Lucas Hnath’s thoughtful play shows the fallout from Paul’s decision. Associate Pastor Joshua (a strong performance by Robert Manning) is furious; the two men trade Bible citations, and Joshua resigns. Paul, who finds Joshua too judgmental, isn’t particularly distressed. But slowly his church and his life begin to unravel as a result of this schism. A congregant who’s a single mother (Caitlin Wise) raises agonized questions: What happens to Hitler if there’s no hell? What’s the incentive to live a godly life? And finally, why did Paul wait until the church’s buildings were fully paid off to raise this controversial issue? The board wavers in its support for him; Joshua sets up a rival church, beginning in a single room, just as Paul once did. And Paul’s wife, Elizabeth (Krystel Lucas), agonized by her husband’s decision and angry that he didn’t confide in her before sharing it, contemplates leaving the marriage. Joshua eventually explains his passionate opposition. When his mother was dying of cancer, he tried to persuade her to accept Jesus and she resisted, saying she didn’t want the last words out of her mouth to be a lie. But at the moment of death, her eyes were filled with terror, and Joshua realized he’d lost her; they would not be together through eternity. In fact, he would be in heaven, looking down on her torment.
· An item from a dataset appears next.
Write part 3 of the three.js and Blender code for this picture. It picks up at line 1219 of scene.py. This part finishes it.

Kent Thompson’s well-directed production (his last for the Denver Center for the Performing Arts Theatre Company), all of the key characters are treated with sympathy. But I found myself wanting a deeper and more expansive text.
I grew up in London — Jewish, but drawn to Christianity. Who wouldn’t be? In my world, Christianity was represented by soaring church spires, paintings by El Greco and Botticelli, the music of Bach, Handel and Mozart. And although the history of Christianity in Europe is murky and bloody, all the priests and ministers I encountered were gentle, kindly souls — something that happens, I guess, when a religion has lost almost all political power. To this day, a British churchman sometimes confesses doubts about the existence of God — as Justin Welby, Archbishop of Canterbury, did two and a half years ago — with no significant repercussions. Until some Americans moved into the flat above ours, I didn’t realize there were people who took the Bible literally. The first time I learned that I was doomed to burn in hell because I was a Jew, it was from one of these women. Even at the age of thirteen, I was unperturbed by her words; I knew her worldview was crazy.
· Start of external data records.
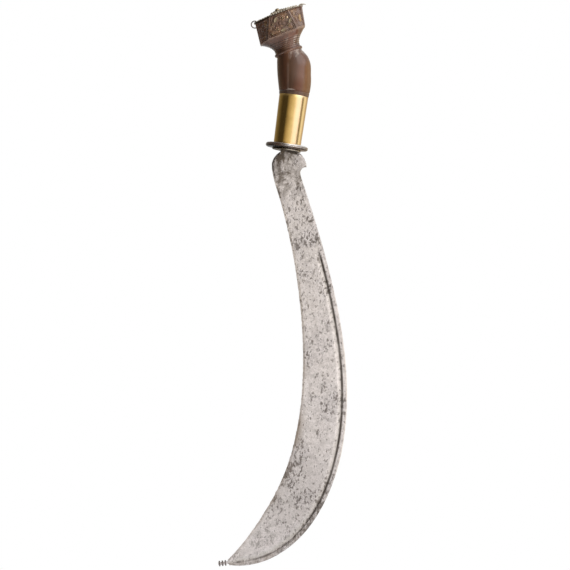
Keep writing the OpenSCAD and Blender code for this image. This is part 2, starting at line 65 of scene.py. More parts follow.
MM = 0.001
Piece = bpy.types.Object
Socket = bpy.types.NodeSocket
Tree = bpy.types.NodeTree
Material = bpy.types.Material
Point = Tuple[float, float]
Span = Tuple[float, float]
Colour = Tuple[float, float, float]
Stops = Sequence[Tuple[float, Colour]]


class Body(str, Enum):
    """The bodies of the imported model."""

    KNIFE = "knife"
    RING = "ring"


class Slot(str, Enum):
    """The record's material slots."""

    STEEL = "steel"
    IRON = "dark_iron"
    POLISHED = "polished_brass"
    AGED = "aged_brass"
    COPPER = "copper_inlay"
    WOOD = "wood"
    RESIN = "resin"


# Shader graphs


class Graph:
    """A node tree with short ways to add nodes and join them."""

    def __init__(self, tree: Tree) -> None:
        """Keeps the tree that nodes go into."""
        self.tree = tree

    def put(self, socket: Socket, value: Any) -> None:
        """Links a socket to another one, or sets its constant.

        Args:
            socket: the input to fill.
            value: an output socket, a number, or a colour of three or four numbers.
        """
        if isinstance(value, Socket):
            self.tree.links.new(value, socket)
        elif isinstance(value, (tuple, list)) and len(value) == 3 and socket.type == "RGBA":
            socket.default_value = (*value, 1.0)
        else:
            socket.default_value = value

    def node(self, kind: str, inputs: Optional[Dict[Any, Any]] = None, **settings: Any) -> bpy.types.Node:
        """Adds a node.

        Args:
            kind: the node's type name, without its ShaderNode prefix.
            inputs: values or sockets for its inputs, by name or number.
            **settings: the node's own properties.

        Returns:
            The new node.
        """
        made = self.tree.nodes.new(kind if kind.startswith("Node") else "ShaderNode" + kind)
        for name, value in settings.items():
            setattr(made, name, value)
        for key, value in (inputs or {}).items():
            self.put(made.inputs[key], value)
        return made

    def math(self, operation: str, *values: Any, clamp: bool = False) -> Socket:
        """Adds an arithmetic step taken along two or more values in turn.

        Args:
            operation: the step's type.
            *values: numbers or sockets.
            clamp: whether each result is kept from 0 to 1.

        Returns:
            The last result.
        """
        result = values[0]
        for value in values[1:]:
            inputs = {0: result, 1: value}
            result = self.node("Math", inputs, operation=operation, use_clamp=clamp).outputs[0]
        return result

    def size_of(self, value: Any) -> Socket:
        """Returns a number without its sign."""
        return self.node("Math", {0: value}, operation="ABSOLUTE").outputs[0]

    def sign_of(self, value: Any) -> Socket:
        """Returns 1 where a number is over 0 and -1 where it is under."""
        return self.node("Math", {0: value}, operation="SIGN").outputs[0]

    def times(self, *factors: Any, clamp: bool = False) -> Socket:
        """Returns the product of its factors."""
        return self.math("MULTIPLY", *factors, clamp=clamp)

    def plus(self, *terms: Any, clamp: bool = False) -> Socket:
        """Returns the sum of its terms."""
        return self.math("ADD", *terms, clamp=clamp)

    def less(self, whole: Any, part: Any, clamp: bool = False) -> Socket:
        """Returns a number less another one."""
        return self.math("SUBTRACT", whole, part, clamp=clamp)

    def most(self, *values: Any) -> Socket:
        """Returns the largest of its values."""
        return self.math("MAXIMUM", *values)

    def mix(self, share: Any, a: Any, b: Any) -> Socket:
        """Returns colour a turned towards colour b by a share."""
        return self.node("Mix", {0: share, 6: a, 7: b}, data_type="RGBA").outputs[2]

    def blend(self, share: Any, a: Any, b: Any) -> Socket:
        """Returns number a turned towards number b by a share."""
        return self.node("Mix", {0: share, 2: a, 3: b}, data_type="FLOAT").outputs[0]

    def span(self, value: Any, low: Any, high: Any) -> Socket:
        """Returns a smooth rise from 0 where the value is low to 1 where it is high."""
        inputs = {0: value, 1: low, 2: high}
        return self.node("MapRange", inputs, interpolation_type="SMOOTHSTEP").outputs[0]

    def where(self, *tests: Tuple[Any, Span]) -> Socket:
        """Returns 1 where each number is past its span, fading to 0 where any is before it."""
        return self.times(*[self.span(value, *span) for value, span in tests])

    def noise(self, vector: Any, scale: Any, detail: float = 4.0, rough: float = 0.55) -> Any:
        """Returns fractal noise from 0 to 1."""
        inputs = {"Vector": vector, "Scale": scale, "Detail": detail, "Roughness": rough}
        return self.node("TexNoise", inputs).outputs["Fac"]

    def cells(self, vector: Any, scale: Any) -> Socket:
        """Returns the distance to the nearest point of a scattered pattern."""
        return self.node("TexVoronoi", {"Vector": vector, "Scale": scale}).outputs["Distance"]

    def drawn_out(self, vector: Any, share: float) -> Socket:
        """Returns a vector with its third axis shortened, which draws a pattern out along it."""
        return self.node("Mapping", {"Vector": vector, "Scale": (1.0, 1.0, share)}).outputs[0]

    def axes(self, vector: Any) -> Any:
        """Returns a vector's three numbers, by the names X, Y and Z."""
        return self.node("SeparateXYZ", {0: vector}).outputs

    def bump(self, height: Any, depth: float, strength: float, normal: Any = None) -> Socket:
        """Turns a height into normals.

        Args:
            height: the height, from 0 to 1.
            depth: its full range in metres.
            strength: how strongly it shows.
            normal: the normals that it is laid over.

        Returns:
            The new normals.
        """
        inputs = {"Height": height, "Distance": depth, "Strength": strength}
        if normal is not None:
            inputs["Normal"] = normal
        return self.node("Bump", inputs).outputs[0]

    def group(self, tree: Tree, inputs: Dict[str, Any]) -> Any:
        """Adds a shared node group with its own input values and returns its outputs."""
        made = self.node("Group")
        made.node_tree = tree
        for key, value in inputs.items():
            self.put(made.inputs[key], value)
        return made.outputs


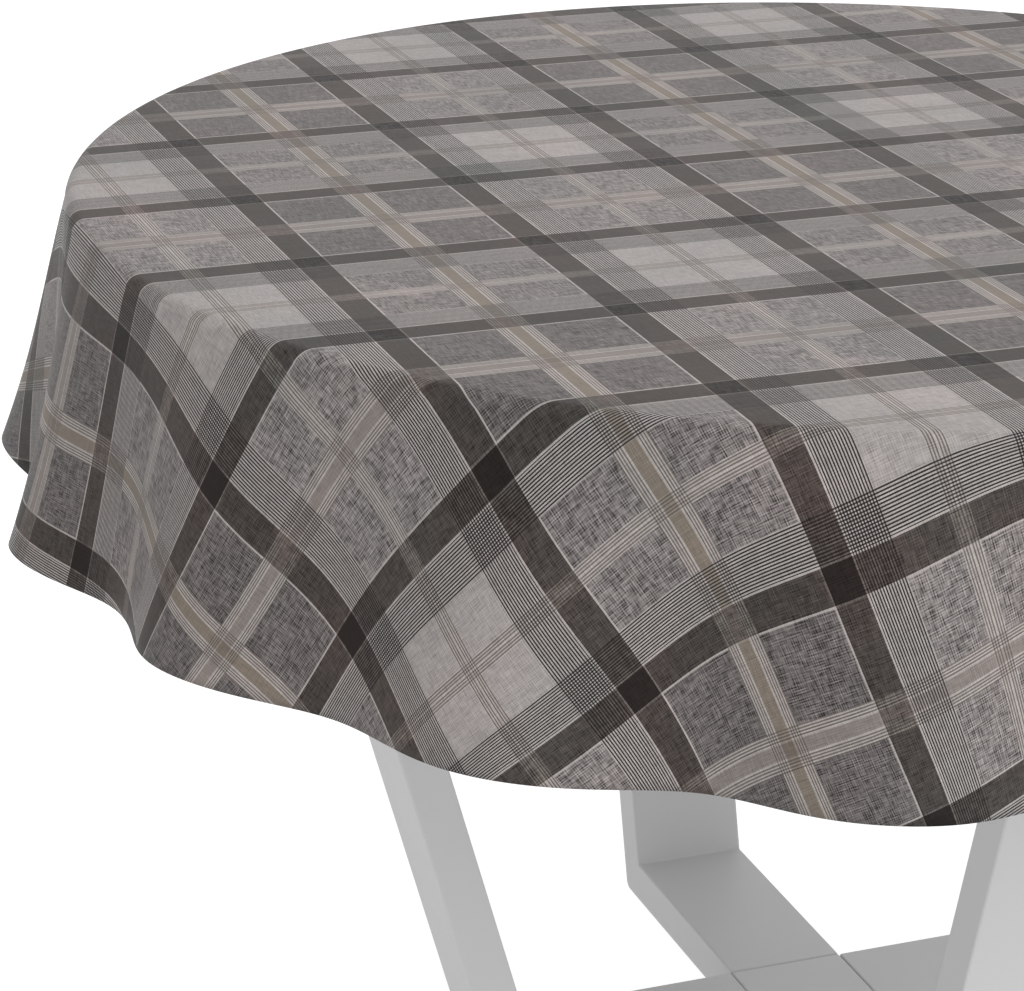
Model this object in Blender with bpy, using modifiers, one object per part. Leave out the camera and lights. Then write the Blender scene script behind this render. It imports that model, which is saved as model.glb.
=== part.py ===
"""A round table dressed with a draped tablecloth, modelled in metres with +Z up.

The origin is on the floor, under the middle of the table. Four bent flat bars lie along X and Y as a
cross on the floor, meet at a centre block, and lean outwards up to a round board. The cloth lies on
the board and hangs round it in sixteen even folds.
"""
from math import atan2, cos, pi, radians, sin, sqrt, tan

import bmesh
import bpy
from mathutils import Matrix, Vector

# Driving dimensions
CLOTH_TOP_HEIGHT = 0.727
CLOTH_DIAMETER = 1.600
CLOTH_THICKNESS = 0.0012
CLOTH_ROUNDING = 0.010
FOLD_COUNT = 16
FOLD_REACH_MEAN = 0.042
FOLD_REACH_SWING = 0.024
FOLD_GROWTH = 0.6
STEEPEST_FALL = 0.6
BOARD_DIAMETER = 1.146
BOARD_THICKNESS = 0.025
BOARD_ROUNDING = 0.010
BAR_WIDTH = 0.097
BAR_THICKNESS = 0.0335
BAR_EDGE = 0.0012
BEND_FROM_CENTRE = 0.251
BEND_ROUNDING = 0.006
LEG_LEAN = radians(15.8)
GLIDE_HEIGHT = 0.005
GLIDE_RADIUS = 0.018
GLIDE_FROM_CENTRE = 0.205
TOP_PLATE_ALONG = 0.100
TOP_PLATE_ACROSS = 0.160
TOP_PLATE_THICKNESS = 0.005
TOP_SCREW_ALONG = 0.038
TOP_SCREW_ACROSS = 0.066
JOINING_PLATE_REACH = 0.140
JOINING_PLATE_WIDTH = 0.060
JOINING_PLATE_THICKNESS = 0.003
JOINING_SCREWS_FROM_CENTRE = (0.075, 0.120)
HEAD_RADIUS = 0.0045
HEAD_DEPTH = 0.0025
SHANK_RADIUS = 0.0020
SCREW_LENGTH = 0.020
SCREW_POINT = 0.004
SCREW_SIDES = 12
GAP = 0.0003
RIM_GAP = 0.0008
HEAD_SINK = 0.0002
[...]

I wanted Hnath to address the commodification of Christianity in the United States and, more important, what happens when a religion places judgment and punishment — hell — at its center. Because the main image the play leaves in my mind is of a healthy young man standing over his dying mother, wielding the bludgeon of an ugly religious tenet against her — instead of telling her, while he still can, how deeply he loves her, and that human love is sacred.
The Christians, presented by the Denver Center for the Performing Arts Theatre Company through February 26, Stage Theatre, Denver Performing Arts Complex, 303-893-4100, denvercenter.org.